国内外对逆向知识转移的研究虽然逐渐增加,但相較于其他类型知识转移的研究仍处于起步发展阶段。现有研究从宏观上分析呈现如下趋势:(1)以子公司之间的知识转移或母公司向子公司的顺向知识转移为研究对象的文献较多,对子公司向母公司的逆向知识转移进行研究的文献较少。(2)跨国公司内部知识转移相关文献多以发达国家跨国公司为研究主体,即便在中国也多以跨国公司在华子公司为研究对象,以发展中国家尤其是以中国跨国公司为研究主体的文献相对较少。(3)探讨逆向知识转移影响因素时,子公司因素和知识特性因素的研究较多,以输入方母公司因素分析为主的文献较少。本文则主要梳理了从母公司视角探讨逆向知识转移影响因素的相关文献,总结了作为逆向知识转移输入方主体的母公司如何利用其战略主导优势和组织职能特点引导和激励子公司实施有利于自身发展的逆向知识转移。本文虽然从母公司战略组织和能力制度因素两方面归纳了其对逆向知识转移的影响作用,但现有研究因研究对象、方法和实践案例有限而呈现以下不足之处:

第一,在以往对知识输入方的影响因素研究中,大多数学者强调吸收能力、吸收意愿和知识吸收支持机制等因素的积极作用,对战略导向因素和组织协调机制的影响作用探讨不多,本研究着力梳理了这部分的前沿研究成果。

第二,现有文献在研究母子公司关系对跨国知识转移的影响时,主要针对组织协调机制或组织结构,或以进入模式作为衡量变量进行研究,直接切入母子公司控制程度对知识转移影响的文献不多。

第三,现有文献虽重视对吸收能力的研究,但对知识吸收能力的界定仍以接受和获取知识的效果为主。事实上,以我国企业为代表的跨国公司在获取东道国知识时,已不再满足于简单的知识获取和学习,而更关注将其应用于自身经营实践或自主创新中去。
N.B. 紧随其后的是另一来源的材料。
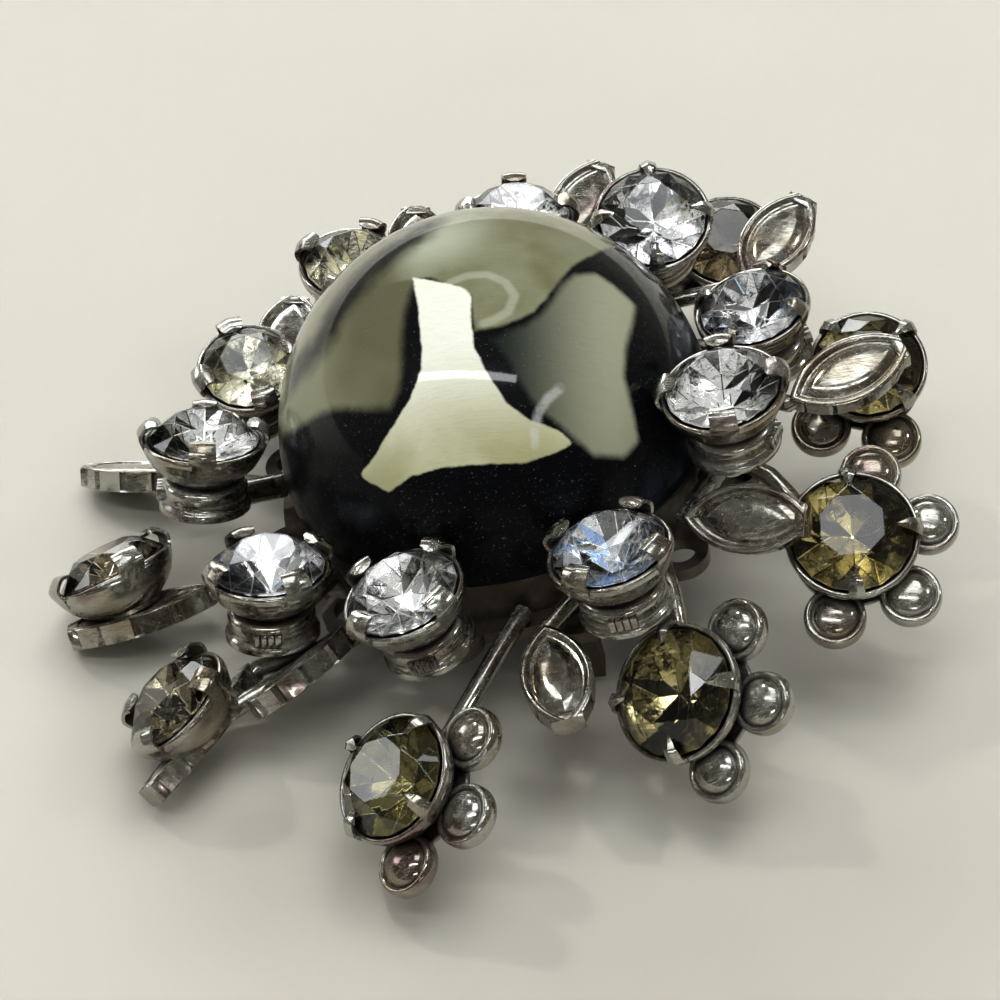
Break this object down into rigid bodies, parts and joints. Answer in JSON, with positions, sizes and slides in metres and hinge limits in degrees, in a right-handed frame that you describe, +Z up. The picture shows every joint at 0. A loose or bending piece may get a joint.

因此考虑吸收能力的影响已不仅仅是知识共享和获取能力,而应将其向知识应用和创新能力方面扩张。

第四,在对制度环境因素与逆向知识转移的研究中,国内外学者多集中于沟通渠道和文化支持方面,但人力资源、信息管理系统、学习型组织及其他资源支持等因素的作用也不应忽视,应从全面而广泛的视角构建完善的支持制度体系。

(二)未来研究方向

在跨国公司获取东道国知识资源的实践途径中,逆向知识转移以其更具主动性和针对性的共享特征,将日益受到母公司重视,尤其是处于知识弱势地位的发展中国家跨国公司重视,因此针对该领域的研究也会日益增加。针对现有研究已取得的成果和不足之处,未来研究可从以下方面继续丰富研究成果:(1)从母公司战略导向和能力制度的综合视角构建完善的逆向知识转移母公司影响因素体系;(2)分别探讨子公司和母公司在逆向知识转移中的作用差异和战略角色;(3)针对不同行业背景或不同知识需求的跨国公司探讨其母公司影响因素差异;(4)研究对象从发达国家向新兴经济体乃至发展中国家跨国公司转移;(5)研究方法也从理论模型探讨,向一般性的实证研究或典型性案例研究等验证性方法发展等。